What adds even more confusion is that another POLITICO reflects that McConnell and Laxalt seemed to be on good terms. He's actually considered the outlier in a piece candidly titled "‘They completely f--ked up’: How the GOP lost its grip on the Senate majority."

From that piece, with the excerpt in question written before the update after the race was called:

When Republicans reviewed mid-year fundraising numbers, their jaws dropped. In the most competitive Senate races, Democrats had nearly $80 million on hand; Republicans had less than $20 million. [Senate Leadership Fund PAC's Steven] Law said it was “the wake-up moment for us.”

In Nevada at least, Republicans got their man. Laxalt clinched the former president’s support early on and was not only publicly embraced but closely advised by McConnell’s inner circle.

Laxalt avoided the intraparty personality wars that weighed down many other soon-to-be GOP nominees this cycle.

“He was the only candidate in the entire country who had that sort of unifying beginning to his race for Senate,” recalled John Ashbrook, a McConnell adviser who also worked on Laxalt’s race. The race remains too close to call.


With polls, forecasts, and the ultimate results showing what a close and incredibly winnable seat this was, perhaps McConnell might have pitched in more money. 
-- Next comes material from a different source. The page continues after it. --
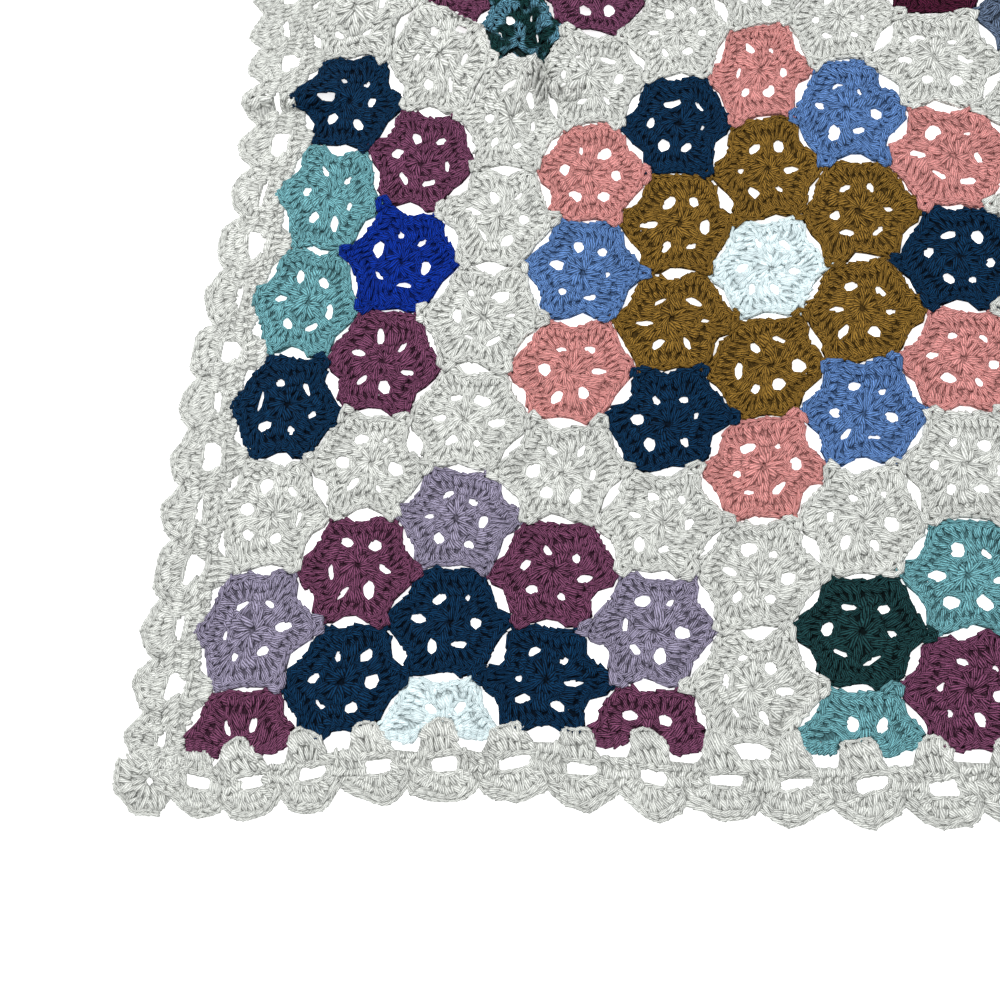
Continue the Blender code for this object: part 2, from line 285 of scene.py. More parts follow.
def round_motif(angle, share):
    """Places in every motif, as an array of motifs by points by 2, of angles in degrees from its right-hand
    corner and shares of the way from its middle to its rim."""
    angle, share = np.radians(np.array(angle, float)), np.array(share, float)
    turned = angle + TWIST[:, None] * (1 - smooth(share, *TWIST_FADES))
    sixth = math.pi / 3
    side = np.floor(turned / sixth).astype(int) % 6
    off = turned % sixth - sixth / 2
    along = np.abs(np.tan(off)) * PITCH / CORNER
    sag = (np.take_along_axis(SAGS, side, axis=1) + OVERLAP) * (1 - smooth(along, *GAP_FADES))
    blunt = np.take_along_axis(BACK, np.round(turned / sixth).astype(int) % 6, axis=1)
    rim = (PITCH / 2 + OVERLAP - sag) / np.cos(off) - blunt * smooth(along, *BLUNT_GROWS)
    radius = share * (INNER + (rim - INNER) * smooth(share, *ROUND_FADES))
    return CENTRES[:, None] + radius[:, :, None] * np.stack([np.cos(turned), np.sin(turned)], axis=2)


def in_motif(angle, share):
    """The same, with each motif's holes drawn larger or smaller."""
    place = round_motif(angle, share)
    moved = place.copy()
    middles = round_motif(np.arange(6) * 60, np.full(6, HOLE_OUT))
    for hole in range(6):
        middle = middles[:, hole, None]
        out = middle - CENTRES[:, None]
        out /= np.linalg.norm(out, axis=2)[:, :, None]
        aside = out[:, :, ::-1] * (-1, 1)
        off = place - middle
        share_here = np.exp(-(off**2).sum(axis=2) / HOLE_REACH**2)[:, :, None]
        stretch = HOLE_STRETCH[:, hole, None]
        change = (off * out).sum(axis=2)[:, :, None] * out * stretch[:, :, :1]
        change += (off * aside).sum(axis=2)[:, :, None] * aside * stretch[:, :, 1:]
        moved += share_here * (change + HOLE_SHIFT[:, hole, None])
    return moved


# ---- Ground of the motifs --------------------------------------------
# Between and under the runs of yarn the crocheted fabric is a thin layer in each motif's own yarn, with the
# six holes between the pairs of first-round stitches. Its back shows the bars that the stitches end in.
# Its front is painted darker than its yarn, painted shade for where it lies deep between the runs; the bars
# on its back are painted darker towards their edges, painted shade where they meet.
GROUND_MIDDLE, GROUND_THICK = 0.0018, 0.0012
RINGS = (0.36, 0.58, 0.80, 0.975)
SPOKES = 30
HOLE_CELLS = (0, 4)  # of the five in each sixth, next to the corner's direction
BARS_ROUND, BARS_OUT = 36, 9  # on the back of a motif: round it, and from its middle to its rim


def linear(colour):
    """Linear light for an sRGB colour given in 0 to 255."""
    return tuple((c / 255 / 12.92) if c < 11 else ((c / 255 + 0.055) / 1.055) ** 2.4 for c in colour)


def opaque(colour):
    """The same with an alpha of one."""
    return (*linear(colour), 1.0)


def painted_shade_between_runs(colour):
    """Yarn colour with painted shade between the runs: dark yarn is darkened, pale yarn a little brightened.
    """
    # painted shade between the runs: deep for dark yarn, slight for pale, which passes more light on
    palest = max(linear(colour))
    return (*(c * min(0.22 + 1.25 * palest, 1 / palest) for c in linear(colour)), 1.0)


def feed(tree, node, inputs):
    """Feeds a node's inputs, each by its name, with _ for a space, or by its number, as _1."""
    for name, value in inputs.items():
        socket = node.inputs[int(name[1:]) if name[1:].isdigit() else name.replace("_", " ")]
        value = value.link if isinstance(value, Sock) else value
        if isinstance(value, bpy.types.NodeSocket):
            tree.links.new(value, socket)
        else:
            socket.default_value = value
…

On the bright side, it was just finally made official earlier this evening that Republicans are projected to win back control of the House. Further, if Walker is able to beat Sen. Warnock in next month's runoff election, while Republicans may not have been able to take the majority in the chamber, they will at least have stopped Democrats from expanding theirs.